The Bureau of Land Management plans to sell contracts to extract natural resources from 115 square miles of federal land in the Smoky Valley.

Opponents with the "keep it in the ground" movement want the president to halt oil and gas leases on all public land and oceans.

John Hadder is director of the anti-fracking nonprofit group Great Basin Resource Watch, which is organizing the rally along with 10 other groups, including the Progressive Leadership Alliance of Nevada.

"Oil and lease sales are moving toward a very destructive process," says Hadder. "To the land, disruptive to the community and to the families that live near those operations."

The group plans to march at 8 a.m. from the Virginia Street Bridge to the Siena Hotel, where they will hold a public art spectacle that includes a "human oil spill."

Susan Hoog, a longtime conservation advocate in Reno, is concerned about impacts on groundwater and increased truck traffic, and says the state should be moving away from fossil fuels entirely.

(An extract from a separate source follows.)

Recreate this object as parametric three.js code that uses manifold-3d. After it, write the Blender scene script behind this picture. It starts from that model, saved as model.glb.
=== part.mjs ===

"There never is enough money put aside in reserve for cleaning up after the land has been fracked," Hoog says. "So why are we even going this direction? Maybe we'd be better served to explore alternative energy rather than relying on oil and gas to generate revenue."

Hoog notes, past leases have generated as little as a $1.75 an acre per year, which goes up to $2 an acre for the last 10 years of the lease, with the promise of 12.5 percent of the profits should the well go into production.